Il n'y a pas de chiffres officiels concernant ceux qui sont revenus. Mais l'AFP a été témoin cette semaine de trois trains transportant entre 100 et 250 passagers de la ville polonaise de Przemysl à destination de Lviv.
Parmi eux, quelques volontaires étrangers répondant à l'appel de l'Ukraine pour un soutien militaire, des personnes en charge de transporter de l'aide humanitaire. Mais les autres sont bien souvent des femmes et des enfants détenteurs de passeports ukrainiens.
A la gare de Lviv, une pancarte manuscrite invite ceux qui partent à revenir: "Revenez chez vous, la patrie vous attend".
Olexandre, agent à bord de l'un des trains qui refuse de donner son de famille, raconte que parfois il y a jusqu'à 300 passagers à bord d'un train de retour.
"Au début, ce n'était pas le cas, mais dernièrement, de nombreuses femmes avec des enfants ont commencé à revenir", témoigne-t-il.
- Sirènes et sacs de sable -
Bien que de nombreux pays - en particulier dans l'UE - aient pris des dispositions pour accueillir les réfugiés ukrainiens, il est difficile d'apaiser les craintes de déplacés face à la tâche dantesque de reconstruire leur existence ailleurs.
"Ils ont l'impression qu'ils ne seront pas pris en charge à long terme", dit Olexandre, perché dans sa cabine. "Une femme a dit qu'elle était restée quelques jours sans abri là-bas et qu'il valait mieux revenir en Ukraine".
À Przemysl, en Pologne, les candidats au retour laissent derrière eux une gare grouillante de bénévoles offrant de la nourriture, un toit et la poursuite du voyage.
Les trains de retour vers Lviv ne sont pas annoncés sur le tableau des départs, et les voyageurs négocient leur chemin à contre-courant du flux de réfugiés par une porte marquée "entrée interdite" au contrôle des passeports.

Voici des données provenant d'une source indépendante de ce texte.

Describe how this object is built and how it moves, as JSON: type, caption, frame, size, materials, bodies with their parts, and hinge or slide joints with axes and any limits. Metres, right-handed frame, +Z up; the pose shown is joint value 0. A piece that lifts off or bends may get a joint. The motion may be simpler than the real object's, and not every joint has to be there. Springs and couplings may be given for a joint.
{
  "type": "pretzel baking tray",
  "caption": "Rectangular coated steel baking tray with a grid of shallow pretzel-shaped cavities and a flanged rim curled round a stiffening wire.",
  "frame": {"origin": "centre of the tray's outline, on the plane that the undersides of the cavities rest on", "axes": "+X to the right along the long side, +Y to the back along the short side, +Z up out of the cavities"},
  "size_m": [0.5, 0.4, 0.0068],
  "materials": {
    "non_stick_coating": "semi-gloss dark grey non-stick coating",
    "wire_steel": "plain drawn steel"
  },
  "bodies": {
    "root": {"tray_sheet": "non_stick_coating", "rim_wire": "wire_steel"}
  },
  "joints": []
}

Les trains peu remplis commencent un voyage de 90 kilomètres au-delà d'une frontière routière encombrée survolée par des hélicoptères du côté polonais.

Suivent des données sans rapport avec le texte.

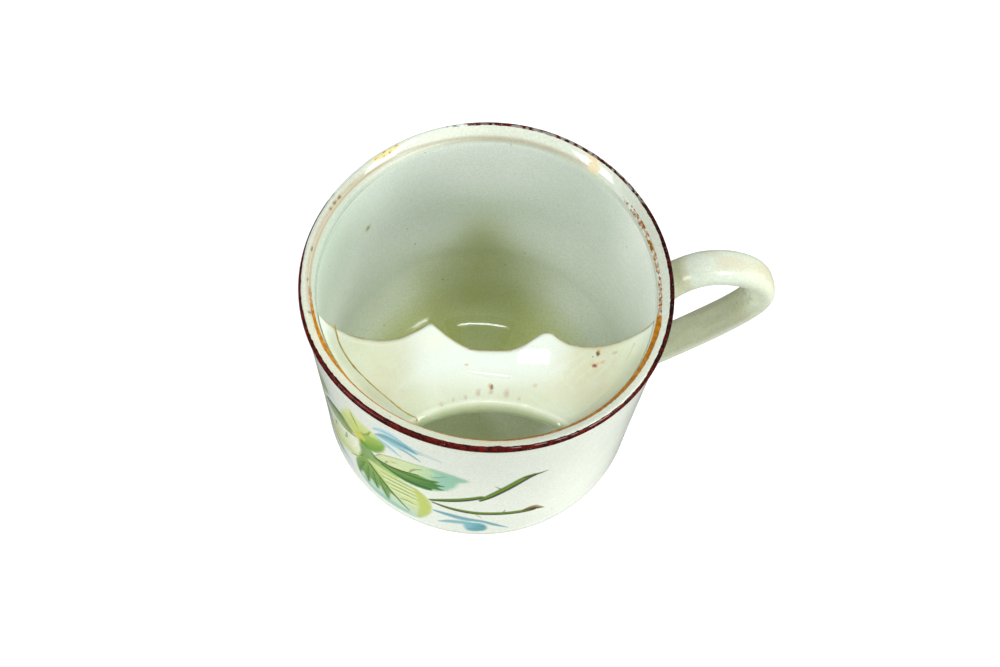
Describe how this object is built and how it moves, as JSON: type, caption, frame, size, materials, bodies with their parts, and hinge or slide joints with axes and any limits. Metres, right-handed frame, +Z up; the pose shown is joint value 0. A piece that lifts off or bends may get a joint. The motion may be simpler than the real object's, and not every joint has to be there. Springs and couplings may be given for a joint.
{
  "type": "shaving mug",
  "caption": "Porcelain shaving-set cup with a moustache guard across its mouth, a drinking slot, a loop handle, banded rim and painted leaf spray.",
  "frame": {"origin": "under the middle of the whole object, on the surface that the foot ring stands on; the cup's own axis is 13.5 mm from it along -X", "axes": "+X along the handle, away from the cup; +Z up; the guard and its drinking slot are on the -Y side, turned 7 degrees towards -X"},
  "size_m": [0.117, 0.09, 0.072],
  "materials": {
    "body_glaze": "glossy clear glaze over a slightly green white body, with an overglaze painted leaf spray on its outside",
    "guard_glaze": "glossy clear glaze, brown staining in the hollows of the wings",
    "handle_glaze": "glossy clear glaze, olive staining at the roots, traces of worn gilding on top",
    "handle_slip": "glazed slip joint, stained olive",
    "guard_slip": "glazed slip joint",
    "maroon_enamel": "fired dark red-brown enamel, speckled and worn away along the back left",
    "gilt": "fired ochre-gold gilding, worn to specks on the right and to a stain at the back"
  },
  "bodies": {
    "root": {"cup_body": "body_glaze", "moustache_guard": "guard_glaze", "handle": "handle_glaze", "handle_slip_upper": "handle_slip", "handle_slip_lower": "handle_slip", "guard_slip_left": "guard_slip", "guard_slip_right": "guard_slip", "rim_enamel_line": "maroon_enamel", "lip_gilt_line": "gilt", "guard_gilt_line_left": "gilt", "guard_gilt_line_right": "gilt"}
  },
  "joints": []
}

Après une clôture de barbelés rouillés, la campagne redevient une zone de guerre, parsemée de points de contrôle jalonnés de drapeaux ukrainiens.
A Lviv, bien que loin des lignes de front, les fenêtres sont recouvertes de sacs de sable et des sirènes annonçant des raids aériens retentissent toute la nuit.
Dimanche, une base militaire près de Lviv et de la frontière polonaise a été touchée par des frappes aériennes russes, tuant quelque 35 personnes.
Pour la famille de Svitlana Nataloukha, la plus grande cité d'Ukraine occidentale doit néanmoins devenir un refuge.
"Nous voulions que les enfants soient en sécurité en Pologne, mais nous n'avons pas réussi", dit-elle. "Nous espérons qu'ils pourront être en sécurité à Lviv."